I thought of the blind man of John 9. And his disciples asked him, saying, Master, who did sin, this man, or his parents, that he was born blind? Jesus answered, Neither hath this man sinned, nor his parents: but that the works of God should be made manifest in him. The story—along with the entire book of Job—showed clearly that not all illness was punishment for sin.

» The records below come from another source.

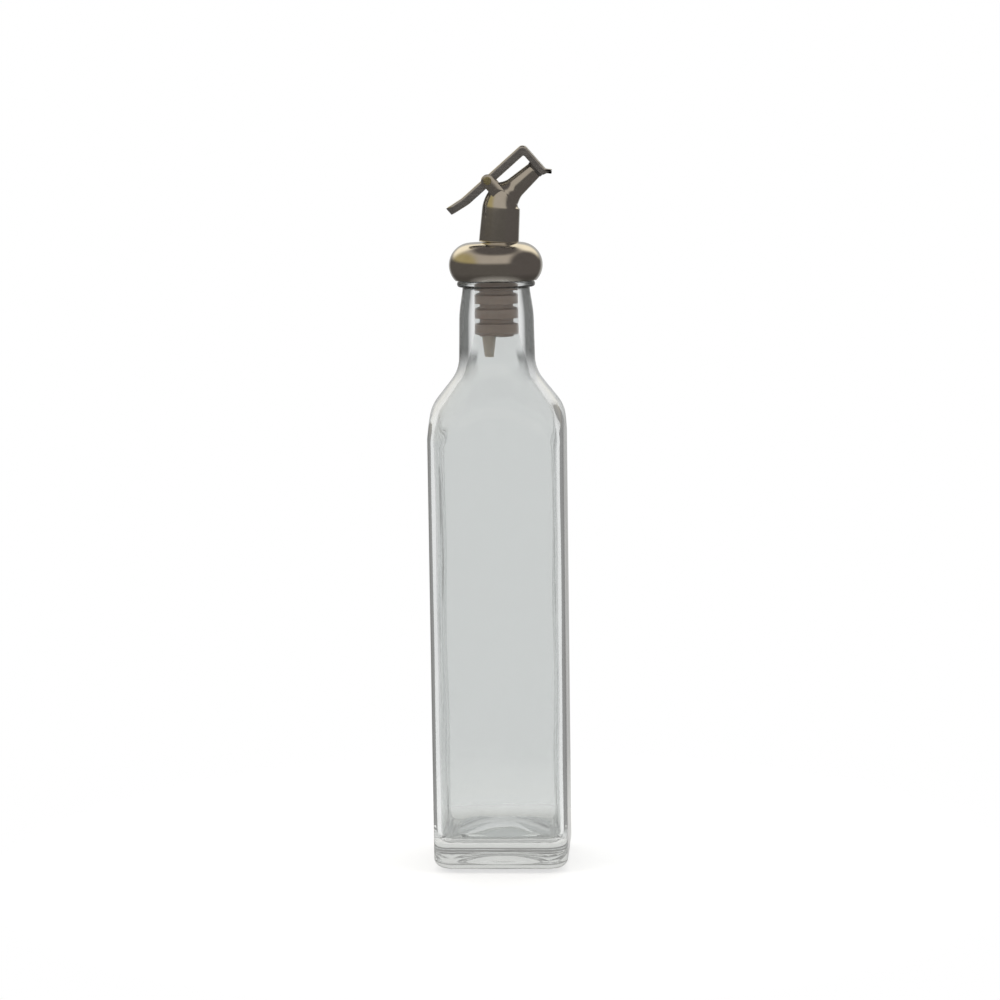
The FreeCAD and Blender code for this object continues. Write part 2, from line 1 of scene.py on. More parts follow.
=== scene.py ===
# %% [markdown]
# # An oil bottle with a flap pourer
#
# The real thing is a square bottle of clear moulded glass with a long sloping shoulder.  A soft ribbed
# stopper sits in its neck, a fat polished collar caps the mouth, and a bent metal spout rises from the
# collar.  A pressed steel lever turns on a small pin, and its own weight keeps the spout's mouth shut.
#
# The construction comes in as a fixed frame.  Here every shape that a soft highlight or the bending of
# light would betray is worked out again as a smooth surface, and every piece gets its finish.

# %% Load the frame
import math

import bmesh
import bpy
import numpy as np
from mathutils import Matrix, Vector


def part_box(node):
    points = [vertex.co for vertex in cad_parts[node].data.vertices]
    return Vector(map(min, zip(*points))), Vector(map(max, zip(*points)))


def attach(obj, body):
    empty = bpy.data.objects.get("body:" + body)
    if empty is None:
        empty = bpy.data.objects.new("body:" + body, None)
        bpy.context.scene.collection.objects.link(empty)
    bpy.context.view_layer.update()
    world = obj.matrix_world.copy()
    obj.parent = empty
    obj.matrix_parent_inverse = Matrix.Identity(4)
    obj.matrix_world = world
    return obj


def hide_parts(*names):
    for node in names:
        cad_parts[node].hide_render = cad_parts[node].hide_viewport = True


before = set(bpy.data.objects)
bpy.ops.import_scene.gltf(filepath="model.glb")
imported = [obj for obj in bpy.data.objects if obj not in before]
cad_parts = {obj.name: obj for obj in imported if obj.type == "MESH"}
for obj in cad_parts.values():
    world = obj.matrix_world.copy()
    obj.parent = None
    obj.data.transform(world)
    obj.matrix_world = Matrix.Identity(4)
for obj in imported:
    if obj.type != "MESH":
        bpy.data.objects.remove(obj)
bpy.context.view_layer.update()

MM = 0.001

# %% [markdown]
# ## The camera
#
# The eye stands close to the height of the pourer, so the collar is seen level and the base is seen a
# little from above.  A camera could be turned by hand, but here it is placed by the few numbers that
# one would name aloud: distance, height, a small step to the right, and a slight tilt.

# %% Camera
CAMERA_DISTANCE = 1.2
CAMERA_HEIGHT = 0.304
CAMERA_STEP_RIGHT = math.radians(3.4)
CAMERA_LOOK_DOWN = math.radians(7.0)
CAMERA_TILT = math.radians(0.79)
CAMERA_LENS = 101.5
CAMERA_AIM_LEFT = math.radians(-0.02)


def make_camera():
    """Stand at the named distance and height, look down by the named angle, then tilt about the view."""
    data = bpy.data.cameras.new("camera")
    data.lens = CAMERA_LENS
    camera = bpy.data.objects.new("camera", data)
    bpy.context.scene.collection.objects.link(camera)
    place = Vector((
        CAMERA_DISTANCE * math.sin(CAMERA_STEP_RIGHT), -CAMERA_DISTANCE * math.cos(CAMERA_STEP_RIGHT),
        CAMERA_HEIGHT))
    heading = CAMERA_STEP_RIGHT + CAMERA_AIM_LEFT
    turned = (
        Matrix.Rotation(heading, 4, "Z")
        @ Matrix.Rotation(math.pi / 2 - CAMERA_LOOK_DOWN, 4, "X")
        @ Matrix.Rotation(-CAMERA_TILT, 4, "Z"))
    camera.matrix_world = Matrix.Translation(place) @ turned
    bpy.context.scene.camera = camera
    return camera


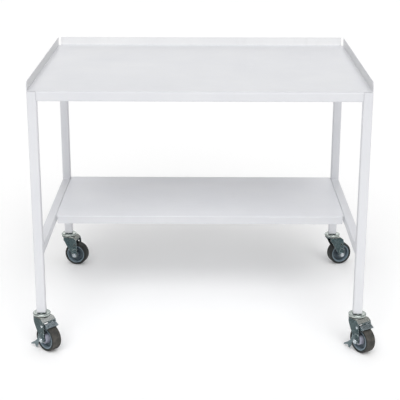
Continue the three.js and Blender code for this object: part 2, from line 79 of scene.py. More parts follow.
# Caster
BALL_RADIUS = 2.35
BALL_COUNT = 20
BALL_CIRCLE = 16.0
BALL_HEIGHT = 102.95
TRAIL = 27.0
AXLE_HEIGHT = 37.761
FORK_HALF_WIDTH = 23.0
FORK_SHEET = 3.0
FORK_TOP = 100.0
FORK_BEND = 6.0
CROWN_RADIUS = 24.0
VISOR_START = 20.0
VISOR_END = 32.0
VISOR_DROP = 10.0
EYE_RADIUS = 9.5
FORK_BORE = 7.0
PAD_HEIGHT = 1.2
PAD_HALF_WIDTH = 8.5
PAD_SHOULDER = 50.0
CHEEK_EDGE = [(0, 66), (-9, 84), (-CROWN_RADIUS, 90)]
PIVOT = (26.0, 77.5)
CUP_RADIUS = 25.0
CUP_BOTTOM = 101.2
CUP_TOP = 108.0
LEG_BOTTOM = 112.0
STEM_TOP = 145.0
STEM_BORE = 5.15
INSERT_TOP = 148.0
INSERT_FLANGE = 2.0
INSERT_FLANGE_SIDE = 25.4
INSERT_PLUG_SIDE = 22.0
AXLE_RADIUS = 4.0
AXLE_BORE = 4.15
HUB_RADIUS = 13.0
HUB_HALF_WIDTH = 19.0
WEB_HALF_WIDTH = 4.0
BAND_INSIDE = 26.95
BAND_OUTSIDE = 29.95
TYRE_HALF_WIDTH = 16.0
TYRE_SHOULDER = 5.0
RIVET_HOLE = 2.7
SLOT_HALF_WIDTH = 2.3
HEX_RADIUS = 7.5
HEX_HEIGHT = 6.0
# How far the cutting tools reach past a fork on each side
TOOL_WIDTH = 30.0
TOOL_LENGTH = 61.0
UNDERSIDE_LENGTH = 60.0
BORE_LENGTH = 40.0
ARM_GAP = 0.8
ARM_SHEET = 2.0
STRAP_RADIUS = 16.0


# ---- Materials -----------------------------------------------------------


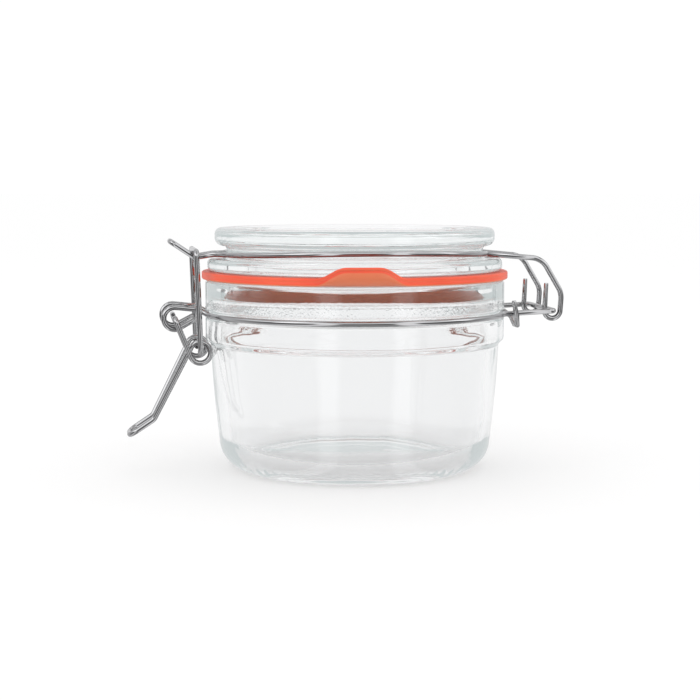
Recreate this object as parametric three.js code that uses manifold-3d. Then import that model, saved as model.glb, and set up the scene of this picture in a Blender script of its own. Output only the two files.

Westboro knew better, though.
Shortly before he was removed from church membership, as Zach told me, our grandfather had stepped out the front door of the church to address the young people running the Equality House across the street. A nonprofit called Planting Peace had bought the house in 2012 and painted it in the colors of the rainbow, the global symbol of the LGBT rights movement. It was a perpetual monument standing in opposition to the church and its message of judgment and damnation. “You’re good people,” Gramps called out to them from across the street, before he was hustled back inside by Westboro members. At the church meeting where he was excommunicated, the elders gave this incident as the clearest evidence of my grandfather’s heresy—casting his lot in with the Sodomites—and judged that he was lucid when it occurred.